Present throughout, however, are richly drawn characters, products of Miranda’s brilliantly anarchic deconstruction of the Founding Fathers we are taught from childhood to revere (there’s another word to excuse me on): a scheming, vainglorious Thomas Jefferson; a near-Machiavellian James Madison; a Judas-like Aaron Burr. All are delicious in their way.
Then there’s Miranda’s George Washington, portrayed as every bit the firm but paternal leader he was, and of course Hamilton the immigrant revolutionary himself – profound, complex, fiercely committed to higher principles but undone by his failure to honor his personal ones.
This touring production of “Hamilton” is led by Deaundre Woods in the lead role, and he brings that ferocity and damage to the fore. There’s a nearly reckless commitment on display during the signature “My Shot” number that sets the tone for a tale that will be as propulsive as the beats beneath it.
Tre Frazier is just as charismatic as Washington as Isaiah Johnson was in the 2018 production. Paris Nix does marvelous double duty as Lafayette (in Act One) and Jefferson (in Act Two). Ellis C. Dawson’s turn as Burr, who is the show’s omnipresent counterpoint to Hamilton, is a sympathetic one – until the end of the story when all sympathy goes to our fallen protagonist.

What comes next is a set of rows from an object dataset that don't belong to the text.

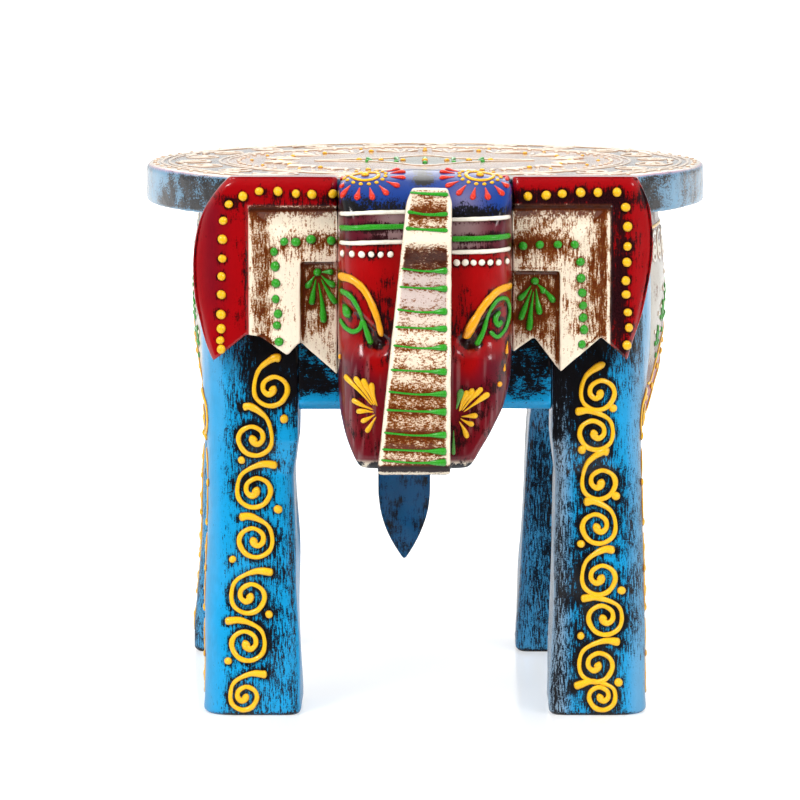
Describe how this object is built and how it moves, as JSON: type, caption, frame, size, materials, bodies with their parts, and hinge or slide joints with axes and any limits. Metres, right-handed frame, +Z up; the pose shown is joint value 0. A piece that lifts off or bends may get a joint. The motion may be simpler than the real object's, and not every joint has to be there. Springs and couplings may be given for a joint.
{
  "type": "elephant stool",
  "caption": "Round-topped low wooden stool in the shape of an elephant, with a carved head, ears and raised trunk in front, a pointed tail behind and stout legs.",
  "frame": {"origin": "on the floor, in the middle of the whole stool's bounding box", "axes": "+Z up; the elephant looks along -Y, so +X is on the right of a viewer who faces it; +Y runs back to the tail"},
  "size_m": [0.254, 0.297, 0.2405],
  "materials": {
    "seat_paint": "cream and peach enamel with raised white lines, rubbed with dark wash, clear gloss lacquer",
    "body_paint": "blue enamel rubbed with black wash, clear gloss lacquer",
    "cloth_paint": "pale enamel with a raised green and yellow pattern, rubbed with dark wash, clear gloss lacquer",
    "face_paint": "deep red enamel with a blue crown, rubbed with black wash, clear gloss lacquer",
    "trunk_paint": "cream enamel rubbed back to brown, with raised green lines, clear gloss lacquer",
    "ear_paint": "red enamel rim round a cream panel rubbed back to brown, clear gloss lacquer",
    "raised_paint": "thick yellow acrylic paint squeezed from a cone, clear gloss lacquer",
    "dowel_wood": "bare turned hardwood",
    "screw_steel": "plain steel"
  },
  "bodies": {
    "root": {"seat": "seat_paint", "leg_front_left": "body_paint", "leg_front_right": "body_paint", "leg_rear_left": "body_paint", "leg_rear_right": "body_paint", "side_board_left": "cloth_paint", "side_board_right": "cloth_paint", "front_board": "body_paint", "rear_board": "body_paint", "head": "face_paint", "trunk": "trunk_paint", "ear_left": "ear_paint", "ear_right": "ear_paint", "tail": "body_paint", "seat_dowels": "dowel_wood", "front_board_dowels": "dowel_wood", "rear_board_dowels": "dowel_wood", "side_board_dowels": "dowel_wood", "ear_dowels": "dowel_wood", "trunk_dowels": "dowel_wood", "head_screws": "screw_steel", "tail_screws": "screw_steel", "leg_front_left_tendrils": "raised_paint", "leg_front_right_tendrils": "raised_paint", "leg_rear_left_tendrils": "raised_paint", "leg_rear_right_tendrils": "raised_paint"}
  },
  "joints": []
}
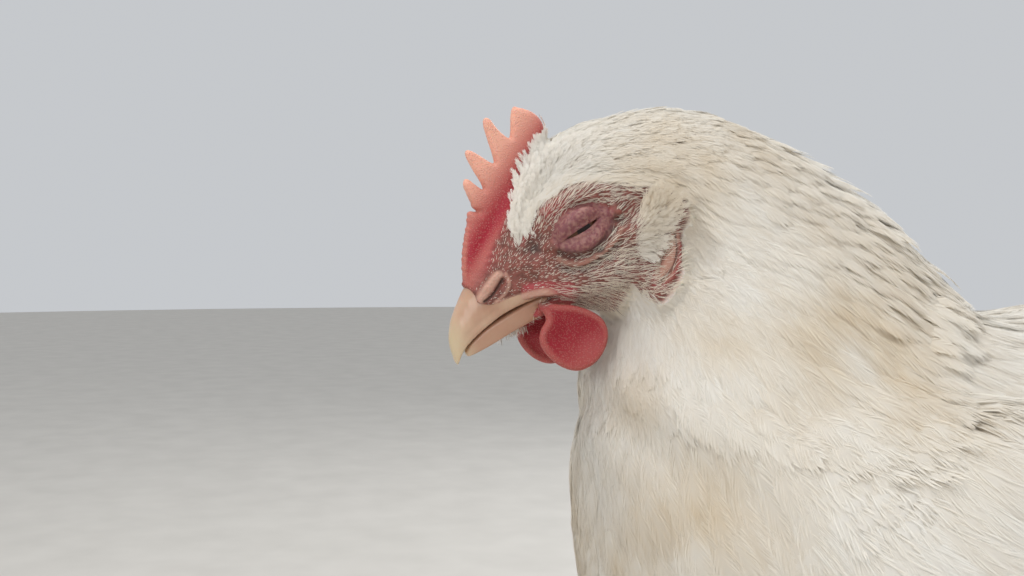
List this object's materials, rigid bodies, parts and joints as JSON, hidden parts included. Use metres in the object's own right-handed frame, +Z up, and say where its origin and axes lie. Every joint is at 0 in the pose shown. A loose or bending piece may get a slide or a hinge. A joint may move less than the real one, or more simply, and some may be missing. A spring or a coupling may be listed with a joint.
{
  "type": "laying hen",
  "caption": "Standing white laying hen with a red single comb and nearly shut eyes, a life-size still model for display.",
  "frame": {"origin": "on the floor under the middle of the bounding box", "axes": "+Z up, -Y towards the beak, +X towards the bird's left side"},
  "size_m": [0.1812, 0.3926, 0.3453],
  "materials": {
    "plumage": "soft matte feathers, creamy white",
    "face_skin": "bare pink-brown skin with sparse bristles",
    "comb_flesh": "bare red flesh with fine pale grains",
    "lobe_skin": "folded pale pink skin",
    "beak_horn": "smooth pinkish horn",
    "eyeball": "wet dark brown eye",
    "leg_scale": "pale yellow scaled skin",
    "claw_horn": "pale horn"
  },
  "bodies": {
    "root": {"beak_lower": "beak_horn", "beak_upper": "beak_horn", "claw_hind_left": "claw_horn", "claw_hind_right": "claw_horn", "claw_inner_left": "claw_horn", "claw_inner_right": "claw_horn", "claw_middle_left": "claw_horn", "claw_middle_right": "claw_horn", "claw_outer_left": "claw_horn", "claw_outer_right": "claw_horn", "comb": "comb_flesh", "ear_lobe_left": "lobe_skin", "ear_lobe_right": "lobe_skin", "ear_tuft_left": "plumage", "ear_tuft_right": "plumage", "eye_left": "eyeball", "eye_right": "eyeball", "eyelids_left": "face_skin", "eyelids_right": "face_skin", "foot_left": "leg_scale", "foot_right": "leg_scale", "head": "face_skin", "neck": "plumage", "primaries_left": "plumage", "primaries_right": "plumage", "shank_left": "leg_scale", "shank_right": "leg_scale", "tail": "plumage", "thigh_left": "plumage", "thigh_right": "plumage", "toe_hind_left": "leg_scale", "toe_hind_right": "leg_scale", "toe_inner_left": "leg_scale", "toe_inner_right": "leg_scale", "toe_middle_left": "leg_scale", "toe_middle_right": "leg_scale", "toe_outer_left": "leg_scale", "toe_outer_right": "leg_scale", "trunk": "plumage", "wattle_left": "comb_flesh", "wattle_right": "comb_flesh", "wing_left": "plumage", "wing_right": "plumage"}
  },
  "joints": []
}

The comic relief of Alex Larson as a prissy and pouting King George is gold.
The other key role in “Hamilton” is that of his wife, Eliza, but Morgan Anita Wood oversings, at times to the point of being grating.

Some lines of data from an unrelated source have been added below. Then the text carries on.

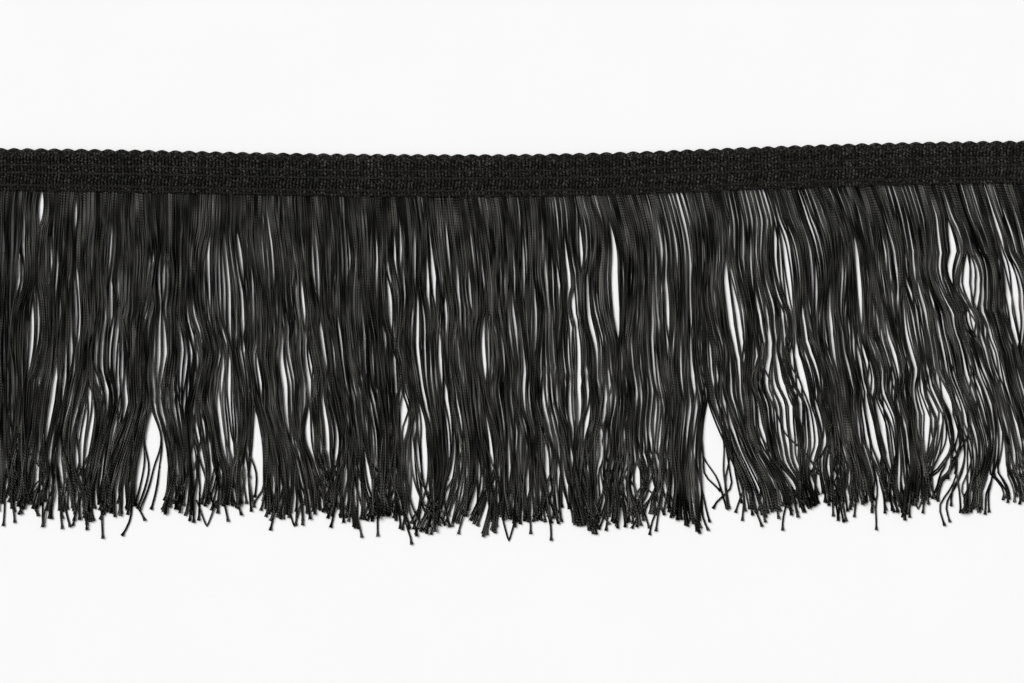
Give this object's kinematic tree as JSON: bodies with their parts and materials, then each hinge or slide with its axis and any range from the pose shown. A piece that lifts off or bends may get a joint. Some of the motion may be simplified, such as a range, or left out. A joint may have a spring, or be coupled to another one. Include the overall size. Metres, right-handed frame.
{
  "type": "tassel fringe trim",
  "caption": "Cut length of black fringe trim: a knitted heading with a scalloped top edge and long straight cut yarns, lying flat on its back.",
  "frame": {"origin": "middle of the heading's flat back, halfway along the length and halfway up the heading", "axes": "+X along the trim, +Y from the fringe toward the scalloped top edge, +Z out of the face"},
  "size_m": [0.3426, 0.1189, 0.0023],
  "materials": {
    "heading": "matte black knitted yarn",
    "fringe": "soft sheen black yarn"
  },
  "bodies": {
    "root": {"heading": "heading", "fringe_back_row": "fringe", "fringe_front_row": "fringe"}
  },
  "joints": []
}
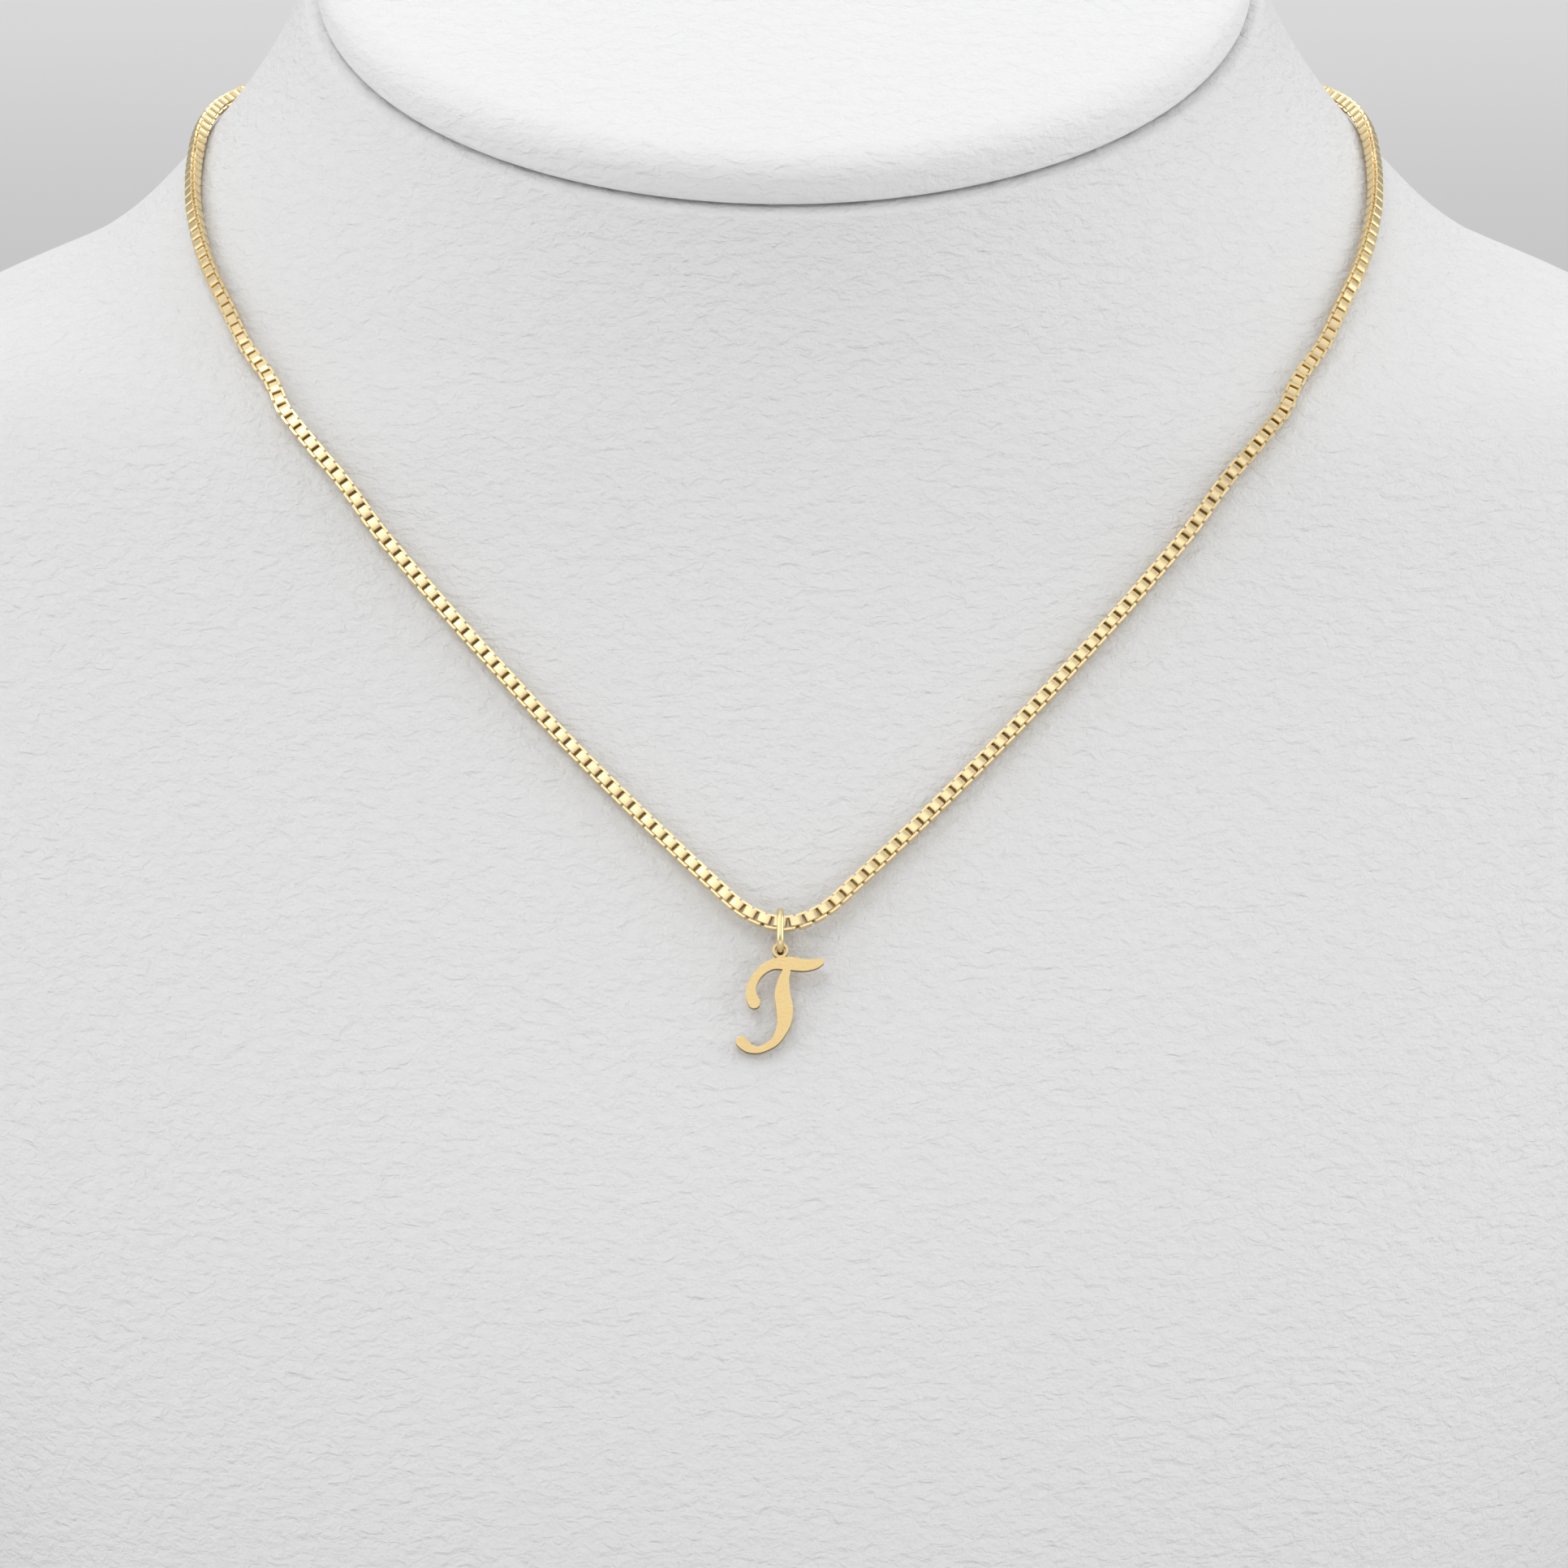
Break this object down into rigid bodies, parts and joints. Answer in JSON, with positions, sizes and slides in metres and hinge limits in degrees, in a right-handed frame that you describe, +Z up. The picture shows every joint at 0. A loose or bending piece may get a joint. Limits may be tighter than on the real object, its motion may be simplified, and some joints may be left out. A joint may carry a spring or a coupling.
{
  "type": "initial pendant on a box chain with a neck bust",
  "caption": "Flat script initial hung by an oval jump ring on a square box chain, worn by a leatherette neck bust with a padded slanted cap.",
  "frame": {"origin": "middle of the bust's flat base, at the bottom centre of the whole object's box", "axes": "X to the right as seen from the front, -Y out of the chest towards the viewer, +Z up"},
  "size_m": [0.227, 0.1465, 0.2296],
  "materials": {
    "leatherette": "fine grained white leatherette",
    "cap_leatherette": "smooth padded white leatherette",
    "gold_chain": "polished pale yellow gold",
    "gold": "polished yellow gold",
    "satin_gold": "satin yellow gold"
  },
  "bodies": {
    "root": {"neck_bust": "leatherette", "neck_cap": "cap_leatherette", "box_chain": "gold_chain", "clasp": "gold", "jump_ring": "gold", "letter_pendant": "satin_gold"}
  },
  "joints": []
}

As before, the costumes and choreography of “Hamilton” are spectacular. The American Revolution never looked, sounded or moved so well.
I’m wondering if “Hamilton” will enjoy a historic legacy in the theater as have far less daring shows (take your pick). Time will take care of that. One thing’s for certain: no one’s been able to duplicate it, on any number of levels, since it premiered in 2015.
Don’t hold your breath, either.
“Hamilton” runs through Nov. 20 at the Civic Theatre, downtown.
David L. Coddon is a Southern California theater critic.